__INSTRUCTION__.
Please copy all the lines that follow, word for word.

__RECORDED DATA__.
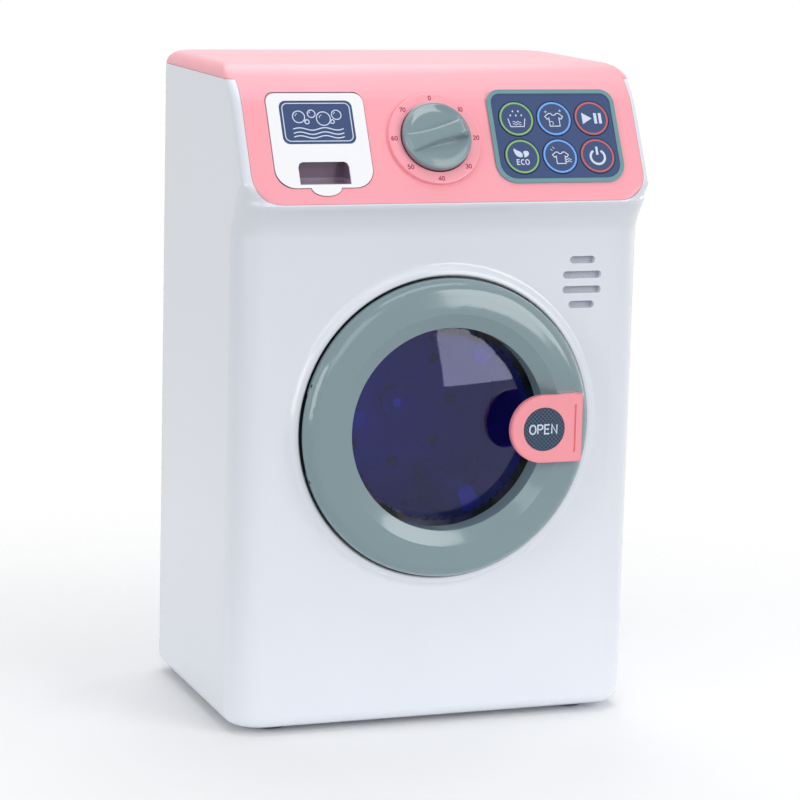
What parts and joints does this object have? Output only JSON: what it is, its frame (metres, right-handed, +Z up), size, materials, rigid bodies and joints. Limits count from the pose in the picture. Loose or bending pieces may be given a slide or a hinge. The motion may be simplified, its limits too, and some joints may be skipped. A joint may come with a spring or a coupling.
{
  "type": "toy washing machine",
  "caption": "Front-loading toy washing machine with a hinged round door, turning drum, timer knob, press keys and a pull-out detergent drawer.",
  "frame": {"origin": "middle of the footprint, on the surface the rubber feet stand on", "axes": "+Z up, -Y out of the front with the door, +X to the right seen from the front"},
  "size_m": [0.1744, 0.1327, 0.27],
  "materials": {
    "white_shell": "gloss",
    "pink_shell": "gloss",
    "pink_handle": "gloss",
    "teal_plastic": "gloss",
    "dark_plastic": "satin",
    "navy_print": "satin",
    "key_cap": "satin",
    "tinted_lens": "clear tinted plastic",
    "drum_grey": "satin",
    "inner_white": "satin",
    "rubber_foot": "matt",
    "steel": "bright",
    "brass": "bright",
    "board_green": "matt",
    "black_part": "matt",
    "speaker_cloth": "woven",
    "battery_wrap": "satin",
    "lead_cover": "satin"
  },
  "bodies": {
    "cabinet": {"front_shell": "white_shell", "rear_cover": "white_shell", "top_cap": "pink_shell", "feet": "rubber_foot", "rear_screws": "steel", "cap_screws": "steel", "drawer_guide": "inner_white", "drawer_guide_screws": "steel", "keypad_frame": "teal_plastic", "keypad_panel": "navy_print", "circuit_board": "board_green", "switch_housings": "black_part", "board_chips": "black_part", "board_screws": "steel", "speaker_cloth": "speaker_cloth", "speaker_cone": "black_part", "speaker_frame": "steel", "hinge_pin": "steel", "door_catch": "inner_white", "tub": "inner_white", "tub_screws": "steel", "shaft_bush": "brass", "drive_plate": "inner_white", "drive_screws": "steel", "motor": "steel", "battery_1": "battery_wrap", "battery_2": "battery_wrap", "battery_3": "battery_wrap", "battery_contacts": "steel", "power_switch_body": "black_part", "motor_leads": "lead_cover", "speaker_leads": "lead_cover", "power_leads": "lead_cover"},
    "door": {"door_ring": "teal_plastic", "door_lens": "tinted_lens", "door_back": "dark_plastic", "door_screws": "steel", "door_handle": "pink_handle", "handle_label": "navy_print", "handle_screws": "steel"},
    "drum": {"drum": "drum_grey", "drum_shaft": "steel", "drum_gear": "inner_white"},
    "pinion": {"motor_pinion": "brass", "motor_shaft": "steel"},
    "drawer": {"drawer": "white_shell", "drawer_label": "navy_print"},
    "knob": {"knob": "teal_plastic", "knob_washer": "steel", "knob_screw": "steel"},
    "key_1": {"key_1": "key_cap"},
    "key_2": {"key_2": "key_cap"},
    "key_3": {"key_3": "key_cap"},
    "key_4": {"key_4": "key_cap"},
    "key_5": {"key_5": "key_cap"},
    "key_6": {"key_6": "key_cap"},
    "power_slider": {"power_switch_slider": "black_part"},
    "battery_lid": {"battery_cover": "white_shell", "battery_cover_screw": "steel"}
  },
  "joints": [
    {"name": "door_hinge", "type": "hinge", "parent": "cabinet", "child": "door", "pos_m": [-0.0574, -0.0561, 0.1254], "axis": [0, 0, -1], "range_deg": [0, 94]},
    {"name": "drum_spin", "type": "hinge", "parent": "cabinet", "child": "drum", "pos_m": [0, -0.0217, 0.1254], "axis": [0, 1, 0], "continuous": true},
    {"name": "pinion_spin", "type": "hinge", "parent": "cabinet", "child": "pinion", "pos_m": [0, 0.0283, 0.0984], "axis": [0, 1, 0], "continuous": true},
    {"name": "drawer_slide", "type": "slide", "parent": "cabinet", "child": "drawer", "axis": [0, -1, 0], "range_m": [0, 0.034]},
    {"name": "knob_turn", "type": "hinge", "parent": "cabinet", "child": "knob", "pos_m": [-0.0053, -0.04642, 0.24143], "axis": [0, -0.8788, 0.4772], "continuous": true},
    {"name": "key_1_press", "type": "slide", "parent": "cabinet", "child": "key_1", "axis": [0, 0.8788, -0.4772], "range_m": [0, 0.0008], "stiffness_N_per_m": 400},
    {"name": "key_2_press", "type": "slide", "parent": "cabinet", "child": "key_2", "axis": [0, 0.8788, -0.4772], "range_m": [0, 0.0008], "stiffness_N_per_m": 400},
    {"name": "key_3_press", "type": "slide", "parent": "cabinet", "child": "key_3", "axis": [0, 0.8788, -0.4772], "range_m": [0, 0.0008], "stiffness_N_per_m": 400},
    {"name": "key_4_press", "type": "slide", "parent": "cabinet", "child": "key_4", "axis": [0, 0.8788, -0.4772], "range_m": [0, 0.0008], "stiffness_N_per_m": 400},
    {"name": "key_5_press", "type": "slide", "parent": "cabinet", "child": "key_5", "axis": [0, 0.8788, -0.4772], "range_m": [0, 0.0008], "stiffness_N_per_m": 400},
    {"name": "key_6_press", "type": "slide", "parent": "cabinet", "child": "key_6", "axis": [0, 0.8788, -0.4772], "range_m": [0, 0.0008], "stiffness_N_per_m": 400},
    {"name": "power_slide", "type": "slide", "parent": "cabinet", "child": "power_slider", "axis": [0, 0, 1], "range_m": [0, 0.004]},
    {"name": "battery_lid_off", "type": "slide", "parent": "cabinet", "child": "battery_lid", "axis": [0, 1, 0], "range_m": [0, 0.03]}
  ],
  "couplings": [
    {"joint": "pinion_spin", "follows": "drum_spin", "ratio": -4}
  ]
}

__TASK OUTPUT__.
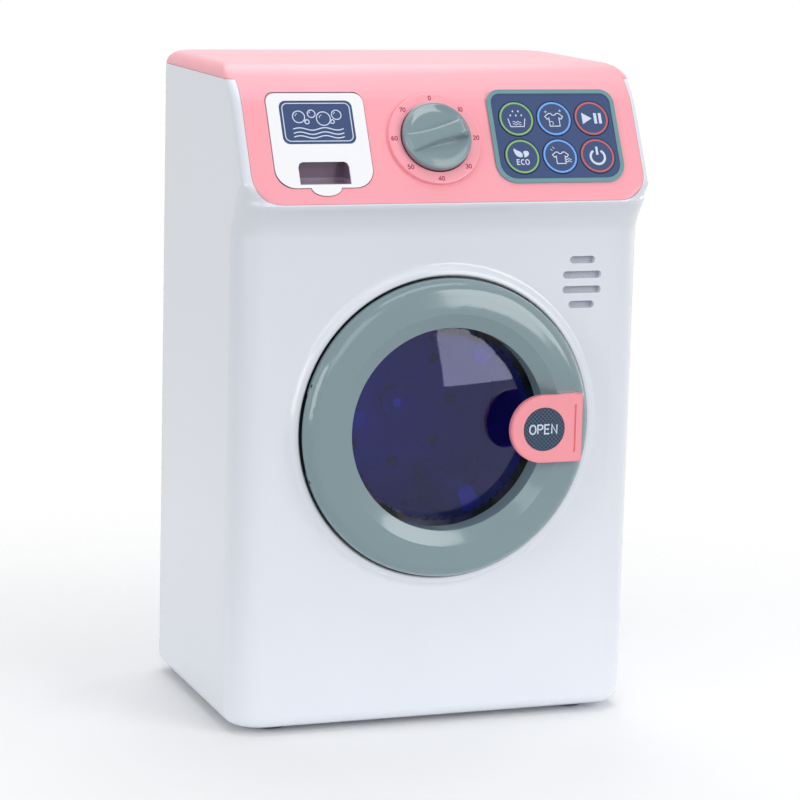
What parts and joints does this object have? Output only JSON: what it is, its frame (metres, right-handed, +Z up), size, materials, rigid bodies and joints. Limits count from the pose in the picture. Loose or bending pieces may be given a slide or a hinge. The motion may be simplified, its limits too, and some joints may be skipped. A joint may come with a spring or a coupling.
{
  "type": "toy washing machine",
  "caption": "Front-loading toy washing machine with a hinged round door, turning drum, timer knob, press keys and a pull-out detergent drawer.",
  "frame": {"origin": "middle of the footprint, on the surface the rubber feet stand on", "axes": "+Z up, -Y out of the front with the door, +X to the right seen from the front"},
  "size_m": [0.1744, 0.1327, 0.27],
  "materials": {
    "white_shell": "gloss",
    "pink_shell": "gloss",
    "pink_handle": "gloss",
    "teal_plastic": "gloss",
    "dark_plastic": "satin",
    "navy_print": "satin",
    "key_cap": "satin",
    "tinted_lens": "clear tinted plastic",
    "drum_grey": "satin",
    "inner_white": "satin",
    "rubber_foot": "matt",
    "steel": "bright",
    "brass": "bright",
    "board_green": "matt",
    "black_part": "matt",
    "speaker_cloth": "woven",
    "battery_wrap": "satin",
    "lead_cover": "satin"
  },
  "bodies": {
    "cabinet": {"front_shell": "white_shell", "rear_cover": "white_shell", "top_cap": "pink_shell", "feet": "rubber_foot", "rear_screws": "steel", "cap_screws": "steel", "drawer_guide": "inner_white", "drawer_guide_screws": "steel", "keypad_frame": "teal_plastic", "keypad_panel": "navy_print", "circuit_board": "board_green", "switch_housings": "black_part", "board_chips": "black_part", "board_screws": "steel", "speaker_cloth": "speaker_cloth", "speaker_cone": "black_part", "speaker_frame": "steel", "hinge_pin": "steel", "door_catch": "inner_white", "tub": "inner_white", "tub_screws": "steel", "shaft_bush": "brass", "drive_plate": "inner_white", "drive_screws": "steel", "motor": "steel", "battery_1": "battery_wrap", "battery_2": "battery_wrap", "battery_3": "battery_wrap", "battery_contacts": "steel", "power_switch_body": "black_part", "motor_leads": "lead_cover", "speaker_leads": "lead_cover", "power_leads": "lead_cover"},
    "door": {"door_ring": "teal_plastic", "door_lens": "tinted_lens", "door_back": "dark_plastic", "door_screws": "steel", "door_handle": "pink_handle", "handle_label": "navy_print", "handle_screws": "steel"},
    "drum": {"drum": "drum_grey", "drum_shaft": "steel", "drum_gear": "inner_white"},
    "pinion": {"motor_pinion": "brass", "motor_shaft": "steel"},
    "drawer": {"drawer": "white_shell", "drawer_label": "navy_print"},
    "knob": {"knob": "teal_plastic", "knob_washer": "steel", "knob_screw": "steel"},
    "key_1": {"key_1": "key_cap"},
    "key_2": {"key_2": "key_cap"},
    "key_3": {"key_3": "key_cap"},
    "key_4": {"key_4": "key_cap"},
    "key_5": {"key_5": "key_cap"},
    "key_6": {"key_6": "key_cap"},
    "power_slider": {"power_switch_slider": "black_part"},
    "battery_lid": {"battery_cover": "white_shell", "battery_cover_screw": "steel"}
  },
  "joints": [
    {"name": "door_hinge", "type": "hinge", "parent": "cabinet", "child": "door", "pos_m": [-0.0574, -0.0561, 0.1254], "axis": [0, 0, -1], "range_deg": [0, 94]},
    {"name": "drum_spin", "type": "hinge", "parent": "cabinet", "child": "drum", "pos_m": [0, -0.0217, 0.1254], "axis": [0, 1, 0], "continuous": true},
    {"name": "pinion_spin", "type": "hinge", "parent": "cabinet", "child": "pinion", "pos_m": [0, 0.0283, 0.0984], "axis": [0, 1, 0], "continuous": true},
    {"name": "drawer_slide", "type": "slide", "parent": "cabinet", "child": "drawer", "axis": [0, -1, 0], "range_m": [0, 0.034]},
    {"name": "knob_turn", "type": "hinge", "parent": "cabinet", "child": "knob", "pos_m": [-0.0053, -0.04642, 0.24143], "axis": [0, -0.8788, 0.4772], "continuous": true},
    {"name": "key_1_press", "type": "slide", "parent": "cabinet", "child": "key_1", "axis": [0, 0.8788, -0.4772], "range_m": [0, 0.0008], "stiffness_N_per_m": 400},
    {"name": "key_2_press", "type": "slide", "parent": "cabinet", "child": "key_2", "axis": [0, 0.8788, -0.4772], "range_m": [0, 0.0008], "stiffness_N_per_m": 400},
    {"name": "key_3_press", "type": "slide", "parent": "cabinet", "child": "key_3", "axis": [0, 0.8788, -0.4772], "range_m": [0, 0.0008], "stiffness_N_per_m": 400},
    {"name": "key_4_press", "type": "slide", "parent": "cabinet", "child": "key_4", "axis": [0, 0.8788, -0.4772], "range_m": [0, 0.0008], "stiffness_N_per_m": 400},
    {"name": "key_5_press", "type": "slide", "parent": "cabinet", "child": "key_5", "axis": [0, 0.8788, -0.4772], "range_m": [0, 0.0008], "stiffness_N_per_m": 400},
    {"name": "key_6_press", "type": "slide", "parent": "cabinet", "child": "key_6", "axis": [0, 0.8788, -0.4772], "range_m": [0, 0.0008], "stiffness_N_per_m": 400},
    {"name": "power_slide", "type": "slide", "parent": "cabinet", "child": "power_slider", "axis": [0, 0, 1], "range_m": [0, 0.004]},
    {"name": "battery_lid_off", "type": "slide", "parent": "cabinet", "child": "battery_lid", "axis": [0, 1, 0], "range_m": [0, 0.03]}
  ],
  "couplings": [
    {"joint": "pinion_spin", "follows": "drum_spin", "ratio": -4}
  ]
}